Fitzmaurice also won silver in the kilo – a one-kilometre time trial on the track – and bronze in the individual pursuit. The pursuit was a bittersweet event as his qualifying time put him into the consolation final rather than the gold-medal dual, but it was also fast enough to meet the qualification standard for the world championships.

“My main goal was to just go faster than the time standard, and I went two seconds faster than it so I was happy with that,” he said. “That was exciting, but it was mixed emotions because I also knew I wasn’t going to be in the A final in that race.”

The strategy of bike racing is one of the things that drew him into the sport in the first place, said Fitzmaurice, adding that individual pursuit is not one of his favourites.

“It’s just going as hard as you can for three minutes. It’s not the most fun event.”

It did, however, earn him a trip to the world championships scheduled for July 20-24 in Switzerland.
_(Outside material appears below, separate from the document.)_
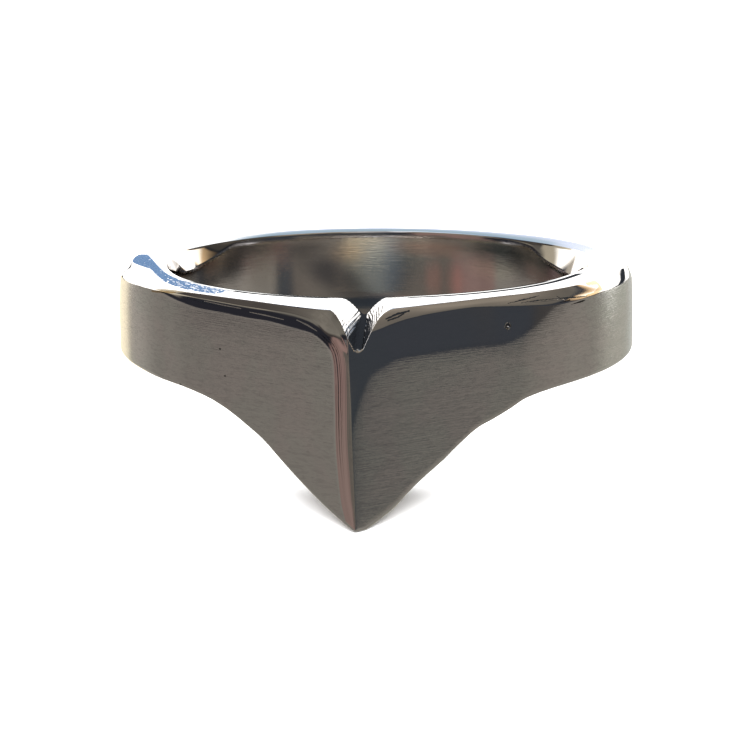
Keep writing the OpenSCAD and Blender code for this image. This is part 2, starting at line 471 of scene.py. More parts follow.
# ---------------------------------------------------------------- the mesh
def build_ring():
    az = np.concatenate([
        np.arange(-180, -136, 2.2), np.arange(-136, -48, 1.0), np.arange(-48, -7, 0.42),
        np.arange(-7, 7, 0.075), np.arange(7, 30.2, 0.42), np.arange(30.2, 31.9, 0.12),
        np.arange(31.9, 48, 0.42), np.arange(48, 136, 1.0), np.arange(136, 179.4, 2.2)])
    n = len(az)
    wall = Wall(az)
    zl, zi = low_z(az), low_z(az) + curve(LOWER, np.abs(az), 3)
    # corner where the top surface meets the outer wall
    zc = np.zeros(n)
    for _ in range(160):
        zc = 0.6 * zc + 0.4 * top(az, wall.at(zc))
    rc = wall.at(zc)
    drop_h, drop_w = curve(RIM, az, 3), curve(RIM, az, 4)
    start = curve(RIM, az, 2)

    def bore_wall(z):
        return BORE_R + RELIEF * smooth(ROUND_Z + 0.02, ROUND_Z - 0.28, z)

    rows, marks = [], []

    def add(r, z, mark):
        rows.append((r, z))
        marks.append(mark)

    # finger hole, from its lower edge up
    ra = BORE_R + drop_w
    za = top(az, ra)
    z0, z1 = zi + 0.20, za - drop_h
    for t in np.linspace(0, 1, 14):
        z = z0 + (z1 - z0) * t
        add(bore_wall(z), z, "bore")
    # rounded inner edge of the rim
    for t in np.linspace(0, 1, 9)[1:]:
        b = smooth(0.1, 0.5, drop_h)
        add(bezier(np.full(n, BORE_R), BORE_R + (0.18 + 0.22 * b) * drop_w, ra, t),
            bezier(z1, za - (0.15 + 0.35 * b) * drop_h, za, t), "crest")
    # top face and notch walls
    d = 0.04 + 0.045 * np.exp(-(az / 1.5) ** 2)
    rb = rc - d
    mid = np.clip(start, ra + 0.17, rb - 0.17)
    steps = [ra + 0.004]
    steps += [ra + (mid - 0.15 - ra) * t for t in (0.25, 0.5, 0.65, 0.8, 1.0)]
    steps += [mid - 0.11, mid + 0.11]
    steps += [mid + 0.15 + (rb - mid - 0.15) * t for t in np.linspace(0, 1, 27)]
    for r in steps:
        add(r, top(az, r), "top")
    # crisp outer edge of the top face and of the notch
    p0, p1, p2 = (rb, top(az, rb)), (rc, zc), (wall.at(zc - d), zc - d)
    for t in np.linspace(0, 1, 5)[1:]:
        add(bezier(p0[0], p1[0], p2[0], t), bezier(p0[1], p1[1], p2[1], t), "edge")
    # shoulder and outer wall
    za, zb = zc - d, zl + LOW_EDGE
    for t in np.linspace(0, 1, 74)[1:]:
        z = za + (zb - za) * (0.38 * t + 0.62 * t * t)
        add(wall.at(z), z, "wall")
    # rounded lower edge
    rl = wall.at(zb)
    for t in np.linspace(0, 1, 7)[1:]:
        a = t * math.pi / 2
        add(rl - LOW_EDGE * (1 - math.cos(a)), zb - LOW_EDGE * math.sin(a), "low")
    # underside
    r0, r1 = rl - LOW_EDGE, bore_wall(zi) + 0.20
    for t in np.linspace(0, 1, 10)[1:]:
        add(r0 + (r1 - r0) * t, zl + (zi - zl) * t, "under")
    p0, p1, p2 = (r1, zi), (bore_wall(zi), zi), (bore_wall(z0), z0)
    for t in np.linspace(0, 1, 6)[1:-1]:
        add(bezier(p0[0], p1[0], p2[0], t), bezier(p0[1], p1[1], p2[1], t), "inner_low")

    R = np.stack([np.broadcast_to(r, (n,)) for r, _ in rows], 1)
    Z = np.stack([np.broadcast_to(z, (n,)) for _, z in rows], 1)
    return az, R, Z, np.array(marks)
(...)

It’ll be the first time in his career that he’s competed internationally for Team Canada.

“I’m excited for the kit, the clothing,” he said with a laugh. “It’ll be interesting racing against the best juniors in the world. I’m excited to see what it’s like.”

It’s been quite a ride for the young rider who just a few years ago was focused on his cross-country ski career. The TaG program, co-founded by North Vancouver Olympian Lesley Tomlinson, was created to give athletes like Fitzmaurice a chance to try cycling as a cross-training sport or to zoom right into cycling competitions if the fit is right. Fitzmaurice and a few friends went to a TaG session and pretty soon he was hooked.

“Without TaG I probably wouldn’t be racing at all,” he said. “They helped give us these opportunities to go out to nationals and race to qualify for the big events like worlds.”

Last year he skied and biked but this year he put away the wax to focus solely on cycling. The two sports have some interesting similarities and differences, he said.

“They’re similar in that they’re both really intense training – basically all fitness without much skill,” he said with a laugh. “Skiing involves technique but you have no tactics while you’re racing, whereas biking is more tactical and less technique. … I really enjoy trying to be able to outsmart people on the bike.”

He’s not in completely new territory either – Fitzmaurice is drafting off his father Mike who was a CAT 1 level cyclist, having raced in top North American events such as the Gastown Grand Prix.

“He was my biggest training partner until recently,” said Cam, adding that he’s finally edging past his pops in the speed department. Both won their age categories at last year’s GranFondo Whistler, with Cam winning the junior title and Mike claiming the 60-69 age group – “the old men category,” Cam says with a laugh. Remarkably Cam and Mike rode completely separate races with different start times yet posted finishing times that were less than eight minutes apart for the 122-kilometre course.

Cam said his racing has hit a new gear since he hooked up with Richard Wooles, a North Vancouver-based coach who has worked with some of the best cyclists in the world.

“He’s awesome,” said Cam. “It’s crazy how much I’ve learned in the short couple of months that he’s been coaching me. His knowledge is insane about all aspects of cycling.”

TaG teammates Maggie Coles-Lyster of Maple Ridge, Tyler Davies of Vancouver and Wilcox also earned berths in the world junior championships.